The particle is initially at a position given by the vector 2i+j

i was told to calculate the cartesian components of F[1] and F[2] and hence calculate the total force F[1] + F[2], acting on the particle in component form

MY SOLUTION

The vector i+ 2j has length sqrt{1^2+ 2^2}= sqrt{5}[
A vector in that direction, with length is just 3 times that: 3i+ 6j. That's the first force vector.
Similarly, the vector i- 2j also has length root5 so that is the second force vector. The total force, then, is F1+ F2= (3i+ 6j)+ (i- 2j)= 4i+4j

from there i need to show the couple of the total force about the point with position vector i is zero.....so the total force is 4i+4j ............................

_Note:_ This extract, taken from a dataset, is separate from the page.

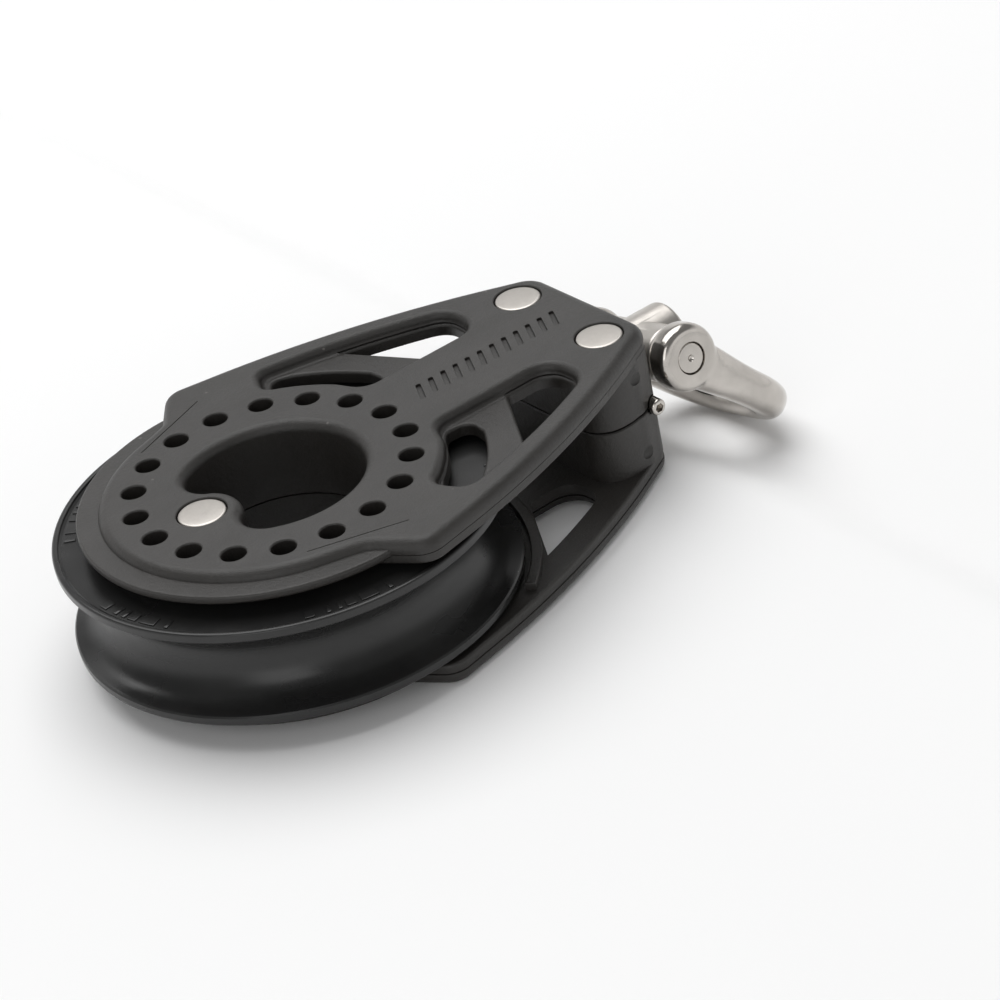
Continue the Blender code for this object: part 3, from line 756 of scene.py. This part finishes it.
def make_sheave():
    rim = SHEAVE_RIM
    groove = arc((SHEAVE_RADIUS - 0.1, 0), ROPE_RADIUS, 98, 262, 40)
    upper = [(SHEAVE_WEB_BORE, SHEAVE_WEB), (SHEAVE_BORE, SHEAVE_WEB)]
    upper += corner(SHEAVE_BORE, SHEAVE_SIDE, 0.4, -1, 1)
    upper += [(SHEAVE_RADIUS - 1.5, SHEAVE_SIDE)]
    upper += corner(SHEAVE_RADIUS - 1.1, rim, 0.35, -1, 1)
    upper += corner(SHEAVE_RADIUS, rim, 0.45, 1, 1)[::-1]
    upper += [(SHEAVE_RADIUS, ROPE_RADIUS + 0.35), (SHEAVE_RADIUS - 0.25, ROPE_RADIUS + 0.08)]
    lower = [(r, -z) for r, z in reversed(upper)]
    wheel = turned("rope_sheave", upper + [(p[0], p[1]) for p in groove] + lower, 192)
    marks = flange_marks()
    under = mirrored_copy("under_marks", marks)
    wheel = combined(wheel, "UNION", [marks, under])
    settle(shaded(wheel), "sheave", "sheave_acetal", ACETAL, "sheave")


def race_ring(name):
    ball_track = [(BALL_CIRCLE + (BALL_RADIUS + 0.1) * math.cos(math.radians(a)),
                   BALL_HEIGHT + (BALL_RADIUS + 0.1) * math.sin(math.radians(a)))
                  for a in range(200, 131, -8)]
    profile = corner(RACE_BORE, JOINT_GAP, 0.3, -1, -1) + [(RACE_LAND, JOINT_GAP), (RACE_LAND, 3.9)]
    profile += ball_track
    top = PLATE_INSIDE - RUN_GAP
    profile += [(RACE_LIP, 6.7), (RACE_LIP, top - 0.1), (RACE_LIP - 0.1, top)]
    profile += corner(RACE_BORE, top, 0.3, -1, 1)[::-1]
    return turned(name, profile, 96)


def ball_angle(i):
    return 2 * math.pi * (i + 0.5) / BALL_COUNT


def cage_ring(name):
    inner, outer, low, high = 21.9, 24.7, 5.4, 8.6
    profile = corner(inner, low, 0.25, -1, -1, 3) + corner(outer, low, 0.25, 1, -1, 3)[::-1]
    profile += corner(outer, high, 0.25, 1, 1, 3) + corner(inner, high, 0.25, -1, 1, 3)[::-1]
    ring = turned(name, profile, 96)
    seats = []
    for i in range(BALL_COUNT):
        spin = Matrix.Rotation(ball_angle(i), 4, "Z") @ Matrix.Rotation(math.pi / 2, 4, "Y")
        seat = lofts("seat", [(circle((0, 0), 2.3, 32), [(0, inner - 2), (0, outer + 2)])])
        seats.append(moved(seat, (0, 0, BALL_HEIGHT), spin))
    return combined(ring, "DIFFERENCE", seats)


def make_bearing():
    race = shaded(race_ring("upper_inner_race_ring"))
    other = shaded(mirrored_copy("lower_inner_race_ring", race))
    settle(race, "frame", "race_resin", RACE, "upper_inner_race")
    settle(other, "frame", "race_resin", RACE, "lower_inner_race")
    cage = shaded(cage_ring("upper_cage_ring"))
    other = shaded(mirrored_copy("lower_cage_ring", cage))
    settle(cage, "upper_bearing", "cage_acetal", CAGE, "upper_ball_cage")
    settle(other, "lower_bearing", "cage_acetal", CAGE, "lower_ball_cage")
    for row in ("upper", "lower"):
        for i in range(BALL_COUNT):
            node = f"{row}_ball_{i + 1:02d}"
            bm = bmesh.new()
            bmesh.ops.create_icosphere(bm, subdivisions=4, radius=BALL_RADIUS)
            ball = mesh_object(f"{row}_bearing_ball_{i + 1:02d}", bm)
            moved(ball, (middle(node) - HOME) / MM)
            ball.data.shade_smooth()
            settle(ball, f"{row}_bearing", "ball_resin", BALL, node)


# Rivets ---------------------------------------------------------------------


def make_rivets():
    for name, (spot, shank) in rivet_spots().items():
        top = HALF_WIDTH - 0.05
        under = HALF_WIDTH - RIVET_SINK + 0.2
        half = [(0, top), (RIVET_HEAD * 0.55, top - 0.015), (RIVET_HEAD - 0.75, top - 0.06)]
        half += corner(RIVET_HEAD, top - 0.08, 0.42, 1, 1)[::-1]
        half += [(RIVET_HEAD, under), (shank, under - 0.05)]
        profile = half + [(r, -z) for r, z in reversed(half)]
        piece = moved(turned(name + "_pressed", profile, 72), (spot[0], spot[1], 0))
        settle(shaded(piece, 40), "frame", "satin_stainless", SATIN, name)


# Swivel post, shackle, pin and screw ----------------------------------------


def rolled(obj):
    """Turns a piece with the swivel, about its own axis."""
    return moved(obj, turn=Matrix.Rotation(-math.radians(SWIVEL_ROLL), 4, "X"))


def make_post():
    profile = [(0, POST_REAR)] + corner(FLANGE_RADIUS, POST_REAR, 0.4, 1, -1)[::-1]
    profile += corner(FLANGE_RADIUS, FLANGE_FRONT, 0.4, 1, 1)
    profile += [(SHANK_RADIUS, FLANGE_FRONT), (SHANK_RADIUS, HEAD_END_X + RUN_GAP)]
    profile += corner(POST_RADIUS, HEAD_END_X + RUN_GAP, 0.5, 1, -1)[::-1]
    profile += corner(POST_RADIUS, POST_END_X, 0.9, 1, 1) + [(0, POST_END_X)]
    stem = turned("swivel_stud", profile, 96, X)
    half = PIN_BOSS_HALF
    barrel = [(0, -half)] + corner(PIN_BOSS_RADIUS, -half, 0.7, 1, -1)[::-1]
    barrel += corner(PIN_BOSS_RADIUS, half, 0.7, 1, 1) + [(0, half)]
    barrel = moved(turned("barrel", barrel, 96, Y), (PIN_X, 0, 0))
    post = combined(stem, "UNION", [barrel])
    hole = turned("hole", [(0, -14), (PIN_HOLE + 0.4, -14), (PIN_HOLE + 0.4, -half),
                           (PIN_HOLE, 0.4 - half), (PIN_HOLE, half - 0.4),
                           (PIN_HOLE + 0.4, half), (PIN_HOLE + 0.4, 14), (0, 14)], 48, Y)
    post = combined(post, "DIFFERENCE", [moved(hole, (PIN_X, 0, 0))])
    settle(shaded(rolled(post)), "swivel", "satin_stainless", SATIN, "swivel_post")
    rear, front = WASHER_X
    ring = corner(FLANGE_RADIUS, rear, 0.3, 1, -1, 3)[::-1] + corner(FLANGE_RADIUS, front, 0.3, 1, 1, 3)
    ring = [(SHANK_RADIUS + RUN_GAP, rear)] + ring + [(SHANK_RADIUS + RUN_GAP, front)]
    settle(shaded(turned("swivel_thrust_washer", ring, 64, X)), "swivel", "race_resin", RACE,
           "swivel_washer")


def bow_path():
    """Centre line of the bow about the pin: u away from the pin, v to the left."""
    turn = (BOW_REACH - BOW_CORNER, BOW_HALF_WIDTH - BOW_CORNER)
    half = [Vector((ARM_START + (turn[0] - ARM_START) * i / 9, BOW_HALF_WIDTH)) for i in range(9)]
    half += arc(turn, BOW_CORNER, 90, 0, 16)
    return half + [Vector((p[0], -p[1])) for p in reversed(half)]


def bar_section(u):
    """Half thickness in the bow's plane, half depth across it and squareness: the
    arms are flat and deep, and the bow's end is round."""
    share = min(max((u - ARM_START) / (BOW_REACH - BOW_CORNER - ARM_START), 0.0), 1.0)
    share = share * share * (3 - 2 * share)
    return (ARM_HALF_THICK + (BAR_RADIUS - ARM_HALF_THICK) * share,
            ARM_HALF_DEEP + (BAR_RADIUS - ARM_HALF_DEEP) * share,
            ARM_SQUARENESS + (BOW_SQUARENESS - ARM_SQUARENESS) * share)


def forged_bow():
    """Bow and ears run into each other as one smooth forging."""
    sides = 36
    bm = bmesh.new()
    path = bow_path()
    rings = []
    for i, here in enumerate(path):
        along = (path[min(i + 1, len(path) - 1)] - path[max(i - 1, 0)]).normalized()
        across = Vector((-along[1], along[0]))
        thick, deep, power = bar_section(here[0])
        ring = []
        for k in range(sides):
            a = 2 * math.pi * k / sides
            out = math.copysign(abs(math.cos(a)) ** (2 / power), math.cos(a)) * thick
            side = math.copysign(abs(math.sin(a)) ** (2 / power), math.sin(a)) * deep
            flat = here + across * out
            ring.append(bm.verts.new((flat[0], flat[1], side)))
        rings.append(ring)
    bridge(bm, rings)
    bow = mesh_object("shackle_bow", bm)
    ears = []
    for low, high in ((-EAR_OUTER, -EAR_INNER), (EAR_INNER, EAR_OUTER)):
        rim = corner(EAR_RADIUS, low, 1.6, 1, -1)[::-1] + corner(EAR_RADIUS, high, 1.6, 1, 1)
        ears.append(turned("ear", [(0, low)] + rim + [(0, high)], 96, Y))
    bow = combined(bow, "UNION", ears)
    skin = bow.modifiers.new("skin", "REMESH")
    skin.mode = "VOXEL"
    skin.voxel_size = FORGING_VOXEL
    ease = bow.modifiers.new("ease", "SMOOTH")
    ease.iterations = 16
    ease.factor = 0.5
    return bow


def make_shackle():
    bow = forged_bow()
    bore, mouth = PIN_RADIUS + 0.07, PIN_RADIUS + 0.17
    eye = turned("hole", [(0, -20), (mouth, -20), (mouth, -EAR_OUTER + 0.05),
                          (bore, -EAR_OUTER + 0.15), (bore, EAR_OUTER - 0.15),
                          (mouth, EAR_OUTER - 0.05), (mouth, 20), (0, 20)], 64, Y)
    slack = turned("slack", [(0, -EAR_INNER), (EAR_RADIUS + 0.6, -EAR_INNER),
                             (EAR_RADIUS + 0.6, EAR_INNER), (0, EAR_INNER)], 64, Y)
    bow = combined(bow, "DIFFERENCE", [eye, slack])
    moved(bow, (PIN_X, 0, 0), Matrix.Rotation(math.radians(DROOP), 4, "Y"))
    settle(shaded(rolled(bow), 45), "shackle", "polished_stainless", POLISHED, "shackle")


def make_pin():
    seat = EAR_OUTER + RUN_GAP
    near = -EAR_OUTER + 0.15
    head = seat + PIN_HEAD_THICK
    profile = [(0, near + 0.5), (0.35, near + 0.35), (0.62, near + 0.02)]
    profile += corner(PIN_RADIUS, near, 0.35, 1, -1)[::-1]
    profile += [(PIN_RADIUS, seat), (PIN_HEAD_RADIUS - 0.3, seat), (PIN_HEAD_RADIUS, seat + 0.3)]
    profile += corner(PIN_HEAD_RADIUS, head, 0.8, 1, 1) + [(0, head)]
    pin = moved(turned("shackle_pin_turned", profile, 72, Y), (PIN_X, 0, 0))
    slot = lofts("slot", [([Vector((PIN_X - 6, head - 1.3)), Vector((PIN_X + 6, head - 1.3)),
                            Vector((PIN_X + 6, head + 1)), Vector((PIN_X - 6, head + 1))],
                           [(0, -0.7), (0, 0.7)])])
    pin = combined(pin, "DIFFERENCE", [slot])
    settle(shaded(rolled(pin)), "shackle_pin", "polished_stainless", POLISHED, "shackle_pin")


def make_screw():
    end, tip = SCREW_ENDS
    profile = [(0, end)] + corner(SCREW_RADIUS, end, 0.5, 1, -1, 6)[::-1]
    turns, pitch = 16, 0.7
    start = end + 3.2
    for i in range(turns * 2):
        depth = 0.28 if i % 2 else 0.0
        profile.append((SCREW_RADIUS - depth, start + pitch * i / 2 / 1.1))
    profile = [p for p in profile if p[1] < tip - 0.6]
    profile += [(SCREW_RADIUS - 0.5, tip), (0, tip)]
    screw = moved(turned("lock_screw_threaded", profile, 40, Y), (SCREW_X, 0, 0))
    socket = turned("socket", [(0, end - 1), (0.85, end - 1), (0.85, end + 1.8), (0, end + 2.2)],
                    6, Y)
    screw = combined(screw, "DIFFERENCE", [moved(socket, (SCREW_X, 0, 0))])
    settle(shaded(screw, 25), "lock_screw", "polished_stainless", POLISHED, "lock_screw")


# Stage, lights and camera ---------------------------------------------------


def make_stage():
    """A pale sheet: level under the cheeks, and lower under the shackle, whose bow
    hangs below the cheek that the block lies on."""
    paper = stage_paper()
    rest_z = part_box("lower_cheek")[0][Z] / MM
    wide, ramp_start, ramp, steps = 3000.0, HOME[X] / MM + 66.5, 20.0, 24
    level = rest_z - 0.05
    section = [(-wide, level)]
    for i in range(steps + 1):
        drop = (1 - math.cos(math.pi * i / steps)) / 2
        section.append((ramp_start + ramp * i / steps, level * (1 - drop)))
    section.append((wide, 0.0))
    bm = bmesh.new()
    rows = [[bm.verts.new((x, y, z)) for x, z in section] for y in (-wide, wide)]
    for i in range(len(section) - 1):
        bm.faces.new((rows[0][i], rows[0][i + 1], rows[1][i + 1], rows[1][i]))
    floor = mesh_object("floor", bm)
    if floor.data.polygons[0].normal.z < 0:
        floor.data.flip_normals()
    floor.data.transform(Matrix.Scale(MM, 4))
    floor.data.materials.append(paper)
    floor.data.shade_smooth()


def soft_light(name, place, size, power, color=(1, 1, 1)):
    """A square soft box at a place in millimetres about the block's centre."""
    lamp = bpy.data.lights.new(name, "AREA")
    lamp.shape = "SQUARE"
    lamp.size = size * MM
    lamp.energy = power
    lamp.color = color
    obj = bpy.data.objects.new(name, lamp)
    bpy.context.scene.collection.objects.link(obj)
    obj.location = HOME + Vector(place) * MM
    obj.rotation_euler = (-Vector(place)).to_track_quat("-Z", "Y").to_euler()


def make_lights():
    soft_light("overhead", (150, 450, 1250), 1500, 18.0)
    soft_light("front", (-600, -500, 500), 500, 1.2)
    Sky(horizon=0.95, above=0.24)
    bpy.context.scene.view_settings.view_transform = "Standard"


def make_camera():
    """Looks down on the block from its right and rear, turned a little."""
    lens, sensor, roll = 118.98, 36.0, 12.0
    place = Vector((-211.8, -408.0, 281.15))
    forward = Vector((0.4491, 0.7244, -0.5229)).normalized()
    level = forward.cross(Vector((0, 0, 1))).normalized()
    right = Matrix.Rotation(math.radians(roll), 3, forward) @ level
    up = right.cross(forward)
    camera = bpy.data.cameras.new("camera")
    camera.lens, camera.sensor_width = lens, sensor
    camera.clip_start, camera.clip_end = 0.01, 20.0
    obj = bpy.data.objects.new("camera", camera)
    bpy.context.scene.collection.objects.link(obj)
    turn = Matrix((right, up, -forward)).transposed().to_4x4()
    obj.matrix_world = Matrix.Translation(HOME + place * MM) @ turn
    bpy.context.scene.camera = obj


make_camera()
make_lights()
make_stage()
make_cheeks()
make_sheave()
make_bearing()
make_rivets()
make_post()
make_shackle()
make_pin()
make_screw()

I would appreaciate a explanation to how to tackle this Q, so I can do it myself................but im assuming that it is a single force and a couple cannot be put in equilibrium by a single force so it must be zero? is that correct???????

Last edited: Jul 14, 2006
2. Jul 15, 2006

Mindscrape

I'm not really sure where you are getting your calculations from. They might be right, but you would have to maybe explain them a little more because I don't really understand where you are getting things such as the length is just 3 times the slope of the force. The way I would approach the problem is to take your two forces and resolve them into component form, so {i_1; j_1; i_2; j_2}, and then add them together.

3. Jul 15, 2006

nrqed

This all sounds correct to me
This is where I am losing you. You said earlier that the particle is at the position 2i +j. So why are we talking about position "i" here?
And by
couple" what do you mean? The torque? I am not sure what 'couple" means.

4. Jul 15, 2006

dopey9

..........

but this is what i have taken from a past paper...it says "the couple of the total force about the point with position vector i is zero" ....its confusing me too...thankz for the help tho

5. Jul 15, 2006

nrqed

Ok. By "past paper" do you mean it's a question taken from a book?!
Is there a drawing? Could you post the entire question as it is phrased there? Is this for an engineering class or a physics class? Have you covered torque?

I am asking all this simply because I wish I could be more helpful!

Patrick

6. Jul 15, 2006

dopey9

Dont worry about it ...iv left it out..thankz for help...but if u do want the full question ...the first one i posted...and the last one i jus posted ...and thats all i was given..there was no diagram thankz anyway

7. Jul 17, 2006

civil_dude

A couple is two equal and opposite forces times the perpindicular distance between them. Thus the body on which the couple acts will rotate, but not translate.

Last edited: Jul 18, 2006
8. Jul 17, 2006

Office_Shredder

Staff Emeritus
Ok, I'm ignoring everything in the solution, although some of it indicates you're answering another question

To break a vector into cartesian components, first you need to know the angle of the vector with respect to the x-axis. You would do this by taking arctan(y/x) of the direction it's in (y=j component, x=i component). Once you know the angle (call it a), you can find the x and y components by doing fcos(a) and fsin(a). Then add them together (keep in mind one force has positive and one negative y direction)